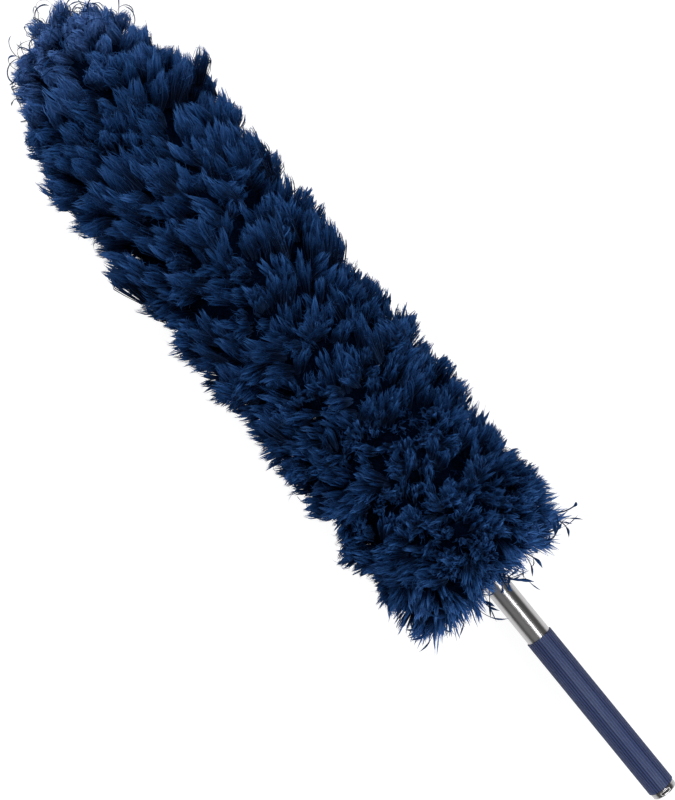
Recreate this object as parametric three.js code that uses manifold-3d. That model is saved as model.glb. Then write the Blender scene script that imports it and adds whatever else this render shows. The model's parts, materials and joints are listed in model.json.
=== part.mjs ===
// A long-handled fibre duster: a bushy head of cut-pile fringe on a telescopic stainless handle.
// Millimetres, +Z up. The duster lies on its head, with its axis along X: the handle's end cap
// is at -X and the head's tip at +X. Every part is drawn on its own axis first, with `s` the
// distance from the end cap's flat face, and the whole assembly is then lifted onto the floor.

import * as THREE from 'three';
import { mergeVertices } from 'three/addons/utils/BufferGeometryUtils.js';
import Module from 'manifold-3d';

const wasm = await Module();
wasm.setup();

// ---- driving dimensions -------------------------------------------------------------------

const TOTAL_LENGTH = 708;
const GAP = 0.3; // left between parts that touch
const TUBE_SEGMENTS = 36;
const PILE_SEGMENTS = 24;

// handle: three stainless tubes, one inside the next
const OUTER_TUBE = { start: 5.8, end: 200, radius: 9.5, wall: 0.7, lip: 8.15 };
const MIDDLE_TUBE = { start: 22, end: 203, radius: 8, wall: 0.6, lip: 6.65, foot: 8.6, bead: 8.45 };
const INNER_TUBE = { start: 27, end: 236, radius: 6.5, wall: 0.6, foot: 7.2, bead: 7.05 };
const LIP_LENGTH = 2.5; // the turned-in mouth of a tube
const FOOT_LENGTH = 1; // the flared inner end that holds the friction sleeve, and the bead above it
const SLEEVE_LENGTH = 13;
const SLEEVE_SPLIT = THREE.MathUtils.degToRad(16);
const MIDDLE_SLEEVE = { inner: 8.15, outer: 8.72 };
const INNER_SLEEVE = { inner: 6.65, outer: 7.3 };

// grip sleeve, with ribs along it
const GRIP = { start: 5.6, end: 143.5, bore: 9.65, valley: 10.05, crest: 10.4, ribs: 32 };
const RIB_CREST_SHARE = 0.36; // of the rib pitch
const RIB_FOOT_SHARE = 0.66;

// end cap
const CAP = { length: 5.5, radius: 9.65, end_wall: 1.4, spigot: 8.6, bore: 7.4, depth: 16 };
const CAP_DOME = { flat: 5.2, height: 1.7, steps: 5 };
const CAP_SLOT = { centre: 3, width: 1.3, length: 7.2 };

// head: collar, core and tip plug
const COLLAR = { start: 205.5, end: 240, radius: 8, bore: 6.65, flange: 13, flange_length: 2.5 };
const COLLAR_SPIGOT = { end: 258, radius: 6.6 };
const COLLAR_PIN = { at: 222, radius: 1.5, hole: 1.75, length: 15.4 };
const CORE_TUBE = { end: 686, radius: 8, wall: 1.3 };
const TIP_PLUG = { start: 674, end: 690, spigot: 6.5, flange: 9, chamfer: 1 };
const TIP_PLUG_CLEARANCE = 2;
const PIN_SEGMENTS = 24;

// fringe: each row is a woven header tape round the core with its pile standing out of it
const ROW_COUNT = 12;
const ROW_PITCH = 38;
const FIRST_ROW = 213;
const TAPE_WIDTH = 26;
const TAPE = { inner: 8.2, outer: 9.3 };
const PILE_BORE = 9.6;
const PILE_RADIUS = 70;
const ROW_GAP = 1;
const ROW_CROWN = 5; // how far a row's rim falls away at its two sides
const ROW_STATIONS = [-1, -0.55, 0, 0.55, 1];
const TIP_ROUNDING_START = 600;
const PILE_FLAT = 65.5; // from the axis down to the side that the head rests on
const SKIRT = { end: 212.5, face: 194, shoulder: 17, clearance: 13.4 };
const SKIRT_TAPE = { start: 208.4, end: 212.3 };
const SHOULDER_STEPS = 3;
const TIP_TUFT_START = FIRST_ROW + ROW_COUNT * ROW_PITCH;
const TIP_TAPE = { start: TIP_TUFT_START + 2, end: CORE_TUBE.end - 2 };
const TIP_STEPS = 6;

// ---- materials ----------------------------------------------------------------------------

function finish(color, roughness, metalness) {
  return new THREE.MeshStandardMaterial({ color, roughness, metalness });
}

const stainless = finish(0xb9b9bd, 0.16, 1);
const chrome = finish(0xc9c9cf, 0.1, 1);
const brass = finish(0xb58d4a, 0.3, 1);
const gripVinyl = finish(0x44506e, 0.55, 0);
const blackPlastic = finish(0x1c1f26, 0.5, 0);
const tapeCloth = finish(0x16233f, 0.95, 0);
const pile = finish(0x1c3764, 0.95, 0);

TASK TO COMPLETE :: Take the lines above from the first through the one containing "const PILE_SEGMENTS = 24;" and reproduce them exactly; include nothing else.

ANSWER TO THIS TASK ::
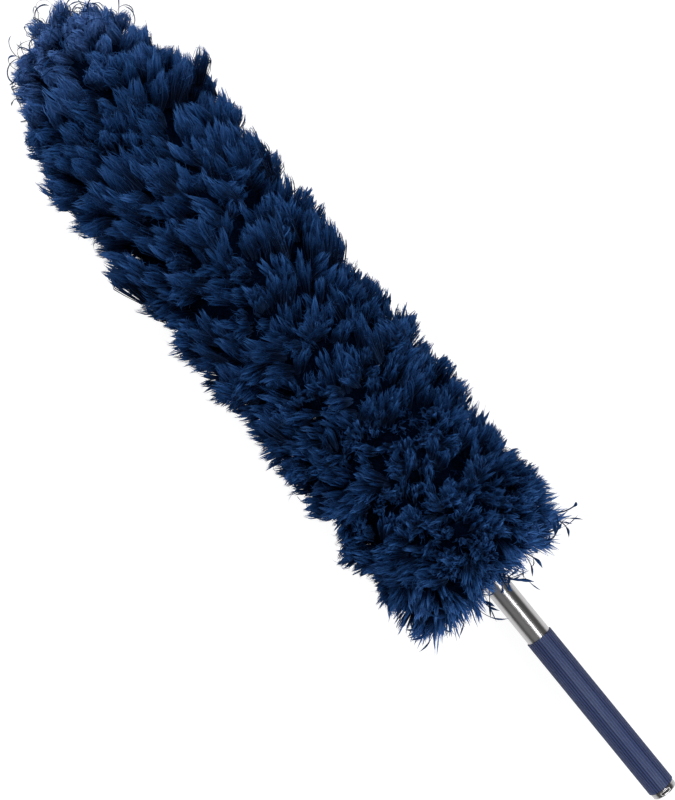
Recreate this object as parametric three.js code that uses manifold-3d. That model is saved as model.glb. Then write the Blender scene script that imports it and adds whatever else this render shows. The model's parts, materials and joints are listed in model.json.
=== part.mjs ===
// A long-handled fibre duster: a bushy head of cut-pile fringe on a telescopic stainless handle.
// Millimetres, +Z up. The duster lies on its head, with its axis along X: the handle's end cap
// is at -X and the head's tip at +X. Every part is drawn on its own axis first, with `s` the
// distance from the end cap's flat face, and the whole assembly is then lifted onto the floor.

import * as THREE from 'three';
import { mergeVertices } from 'three/addons/utils/BufferGeometryUtils.js';
import Module from 'manifold-3d';

const wasm = await Module();
wasm.setup();

// ---- driving dimensions -------------------------------------------------------------------

const TOTAL_LENGTH = 708;
const GAP = 0.3; // left between parts that touch
const TUBE_SEGMENTS = 36;
const PILE_SEGMENTS = 24;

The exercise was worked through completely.